X straightened in his chair. “I left out the worst part. They make these high-pitched noises like an emergency alarm—a sort of whine so loud it was paralyzing.”
“Are you saying these things could be part organic and part technological?”
“No,” X replied. “There wasn’t anything robotic about ’em.”
“You sure the radiation wasn’t screwing with your senses?” Jordan asked. “Organic or mechanical—it all sounds pretty far-fetched to me.”
X twisted in his chair. “So which is it you’re suggesting, sir: that I’m lying, or delusional?”
Ash glared again at her XO. Sometimes, she wondered if he had something against Hell Divers. This wasn’t the first time he’d questioned their acuity or their truthfulness.
“I think Jordan meant you were down there for a while and that maybe your eyes and ears were playing tricks on you,” Ash said in her calmest tone. “High doses of radiation can do that.”
“Was supposed to be a green dive,” X said. “There wasn’t supposed to be significant radiation, remember? Just something else you guys fucked up. Not giving either Ash or Jordan a chance to respond, he turned back to her and said, “I know what I saw.”
“I believe you,” she replied. “But right now we need to talk about Ares.”

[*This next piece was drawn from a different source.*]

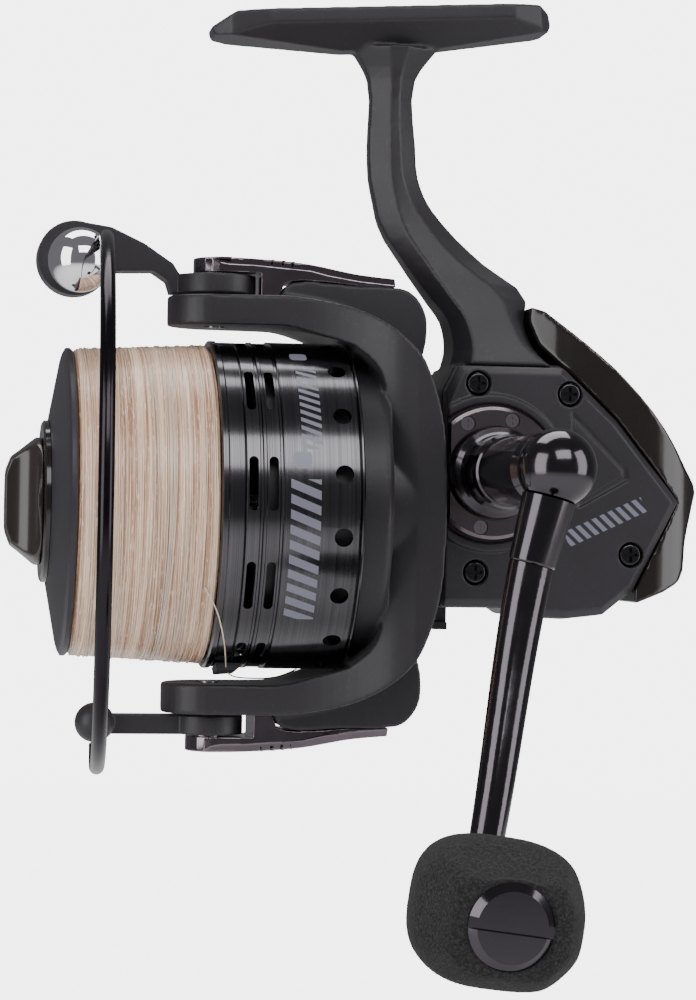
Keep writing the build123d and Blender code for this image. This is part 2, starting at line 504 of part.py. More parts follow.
def rotor_yoke():
    """Cup inside the skirt, with a U-shaped yoke of two arms outside it."""
    yoke = side_plate(mirror_z(YOKE_OUTER), -25, 25) - side_plate(mirror_z(YOKE_INNER), -26, 26)
    near = half_plan(10)
    yoke &= plan_plate([(x, -y) for x, y in near] + [(x, y) for x, y in reversed(near)], -60, 60)
    for side in (1, -1):
        spine = side_plate([(x, side * z) for x, z in SPINE], -SPINE_HALF, SPINE_HALF)
        yoke += spine
    yoke -= rod_x(SWEEP_R, -45, -1.4)
    cup = turned_x([(CUP_FRONT, CUP_R - CUP_WALL), (CUP_FRONT, CUP_R), (WEB_REAR - 1.2, CUP_R),
                    (WEB_REAR, CUP_R - 1.2), (WEB_REAR, CUP_R - CUP_WALL)])
    web = turned_x([(WEB_FRONT, HUB_BORE_R), (WEB_FRONT, CUP_R - 1), (WEB_REAR - 1, CUP_R - 1),
                    (WEB_REAR, CUP_R - 2), (WEB_REAR, SHELL_R), (REAR_X, SHELL_R), (REAR_X, HUB_BORE_R)])
    hub = turned_x([(-7.0, HUB_BORE_R), (-7.0, 8.0), (WEB_FRONT + 1, 9.0), (WEB_FRONT + 1, HUB_BORE_R)])
    yoke += cup + web + hub
    yoke -= rod_x(RECESS_R, RECESS_FRONT, 30)
    yoke -= rod_x(HUB_BORE_R, -8, 4)
    for side in (1, -1):
        yoke -= rod_z(PIVOT_R, side * (ARM_IN - 1), side * (ARM_OUT + 1), PIVOT_X)
        yoke -= rod_z(ARM_SCREW_R - 0.7, side * 44.0, side * 50, ARM_SCREW_X)
    return yoke


keep("rotor_yoke", rotor_yoke())

PINION_FRONT = -12.0
pinion = turned_x([(PINION_FRONT, SHAFT_R + RUN), (PINION_FRONT, PINION_R), (15.6, PINION_R),
                   (15.6, PINION_TIP_R - 0.9), (23.6, PINION_TIP_R - 0.9), (23.6, SHAFT_R + RUN)])
teeth = []
for k in range(PINION_TEETH):
    tooth = Pos(20.3, 0, PINION_TIP_R - 0.75) * Box(6.0, 0.9, 1.3)
    teeth.append(Rot(k * 360 / PINION_TEETH, 0, 0) * tooth)
pinion += teeth
pinion += ring_x(PINION_R - 0.5, BEARING_R + 0.4 - RUN, NOSE_FRONT + 0.3, CLUTCH_REAR - 0.1)
keep("pinion_gear", pinion)
nut = Pos(-9.2, 0, 0) * Rot(0, 90, 0) * extrude(RegularPolygon(8.2, 6), amount=4.0)
keep("rotor_nut", Pos(-1.8, 0, 0) * nut - rod_x(PINION_R, -20, 0))

ARM_COVER = [(-37, LEVER_TOP + 0.4), (-37, COVER_TOP - 0.6)] + curved([
    (-35.5, COVER_TOP), (-22, COVER_TOP - 0.1), (-10, 51.3), (0.5, 49.5), (8.4, 48.8),
]) + [
    (8.4, 46.95), (0.5, 46.95), (-5.5, 47.45), (-11.5, 47.75), (-14.0, 47.55), (-15.6, 46.8),
    (-16.7, ARM_OUT), (-20.5, ARM_OUT), (-20.5, LEVER_TOP + 0.4),
]
ARM_COVER_HALF, ARM_COVER_BEVEL = 6.8, 1.1
ARM_COVER_TIP = PIVOT_X + 2.0 - ARM_COVER_HALF


def cover_bevel(side, bevel_side):
    """Wedge that bevels one long top edge of an arm cover, following its falling top."""
    sections = []
    stations = [(-40, COVER_TOP, 6.75), (-22, COVER_TOP - 0.1, 6.9), (-10, 51.3, 7.15), (0.5, 49.5, 6.9), (12, 48.5, 6.5)]
    for x, z, half in stations:
        corners = [(half - ARM_COVER_BEVEL, z + 0.05), (half + 2, z + 0.05), (half + 2, z - ARM_COVER_BEVEL - 3.0),
                   (half, z - 1.4 * ARM_COVER_BEVEL)]
        points = [Vector(x, bevel_side * y, side * h) for y, h in corners]
        sections.append(Face(Wire.make_polygon(points, close=True)))
    return loft(sections, ruled=True)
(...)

A moment of quiet fell over the room. X stood and shoved his hands into his pockets. “We’re talking about the only other ship in the world, Captain. No one else is going to help them. We’re it.”
Ash nodded and opened her mouth to speak, but X beat her to it.

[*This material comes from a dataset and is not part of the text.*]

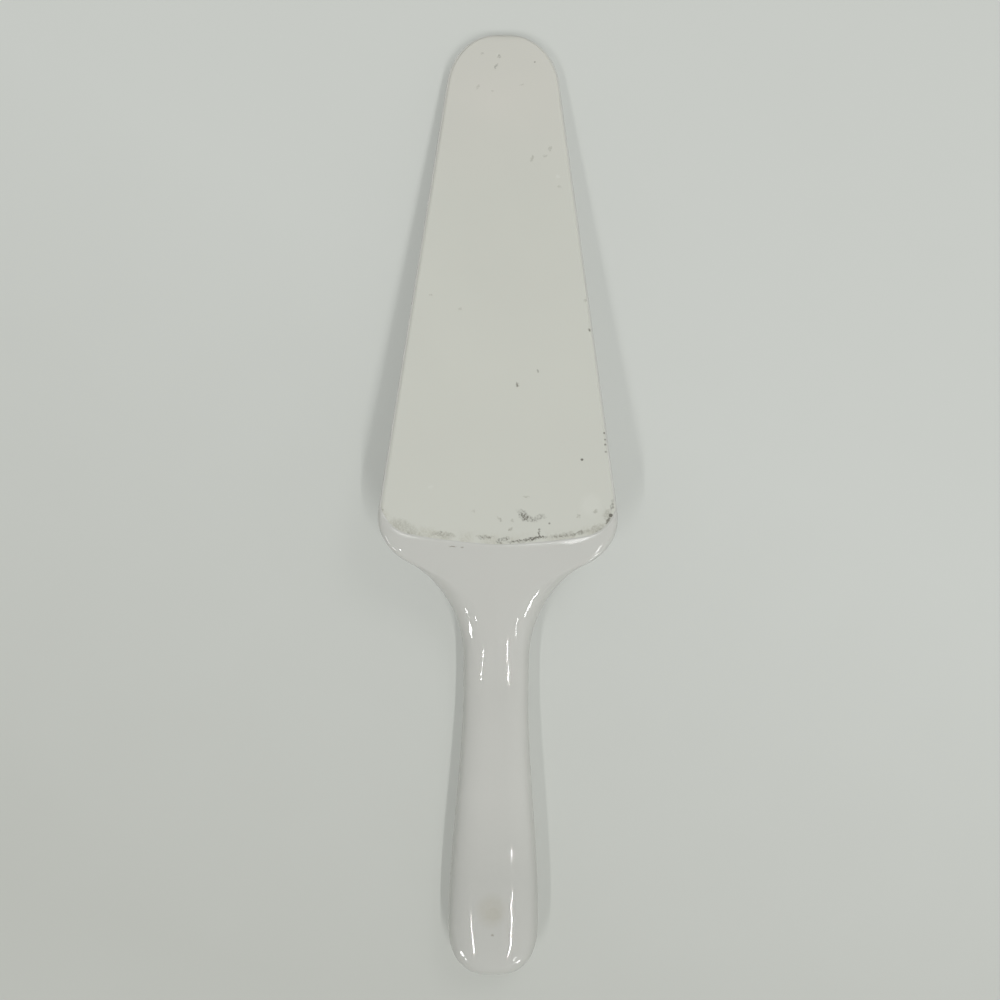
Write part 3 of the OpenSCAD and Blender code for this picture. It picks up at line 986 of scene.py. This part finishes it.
# Two long ceiling tubes toward the handle's end, and a soft lamp beyond the right of the tip. Each
# has its place, its size across and along in metres, and its power in watts. The square ones aim
# at the server and the long ones face down
lamps = {
    "tubeRight": ((0.7, -1.48, 2.6), (0.03, 1.96), 47.6),
    "tubeLeft": ((-0.97, -1.37, 2.6), (0.03, 1.58), 29.4),
    "softbox": ((0.4, 0.5, 0.9), (0.35, 0.35), 1.5),
}
# Lamps farther off, some of them low, that only gleam in the glaze and don't light the surfaces
gleams = {
    "midRight": ((1.97, -3.35, 2.2), (0.22, 1.2), 22),
    "midLeft": ((-1.65, -3.4, 2.2), (0.12, 0.12), 2),
    "lowRight": ((1.45, -2.6, 0.26), (0.25, 0.25), 8),
    "lowLeft": ((-1.8, -2.4, 0.5), (0.25, 0.25), 6),
    "endRight": ((1.65, -2.49, 0.4), (0.28, 0.28), 10),
    "endLeft": ((-1.95, -1.72, 0.55), (0.45, 0.45), 22),
}
# Light of the room overhead, what it gains toward the walls, the right and the far side, its colour
room = {"overhead": 0.03, "walls": 0.82, "right": 0.08, "far": 0.22, "color": (0.985, 1.0, 0.985)}


def makeLamps():
    for name, (place, size, power) in (lamps | gleams).items():
        data = bpy.data.lights.new(name, "AREA")
        data.shape = "RECTANGLE"
        data.size = size[0]
        data.size_y = size[1]
        data.energy = power
        made = bpy.data.objects.new(name, data)
        made.location = place
        made.visible_diffuse = name in lamps
        if size[0] == size[1]:
            made.rotation_euler = Vector(place).to_track_quat("Z", "Y").to_euler()
        bpy.context.scene.collection.objects.link(made)
    world = bpy.data.worlds.new("room")
    bpy.context.scene.world = world
    world.use_nodes = True
    world.node_tree.nodes.clear()
    start = Wire(world.node_tree)
    sides = start.node("ShaderNodeSeparateXYZ", None, {
        "Vector": start.out(start.node("ShaderNodeTexCoord"), "Generated")})
    up = clamp(start.out(sides, "Z"))
    strength = room["overhead"] + room["walls"] * (1 - up)
    strength = strength + room["right"] * start.out(sides, "X") + room["far"] * start.out(sides, "Y")
    shade = start.node("ShaderNodeBackground", None, {
        "Color": (*room["color"], 1), "Strength": strength})
    output = start.node("ShaderNodeOutputWorld")
    start.tree.links.new(shade.outputs[0], output.inputs["Surface"])


makeLamps()
bpy.context.scene.view_settings.view_transform = "Standard"
print("floor and lamps made")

“If I were in your shoes, like you said: I’d plot a course and get there as fast as possible. You can reevaluate the situation when we arrive.”
“He has a point,” Jordan said.
“Indeed, he does,” Ash replied. “And I agree with the commander. I won’t abandon Ares. I won’t risk the extinction of the human race if there is something we can do.”
“Unfortunately, Captain Willis already put us all at risk when he decided to fly to Hades,” X said.
The words lingered as the PA system crackled and played an automated message. Ash used the stolen moment to check the clock. When the static cleared, she stood up. She had made her decision. “Jordan, plot us a course,” she ordered.
“Aye, Captain.”
Ash looked to X. “Get some sleep tonight, and lay off the ’shine. Tomorrow you start training your new team.”
He opened his mouth to protest, but she cut him off. “I know, you said you were done. But Ares needs you. An endangered species—yours—needs you. Are you really going to say no?”
He glowered for a moment, then shook his head. “No.” He stiffened. “No, Captain. We dive so humanity survives.”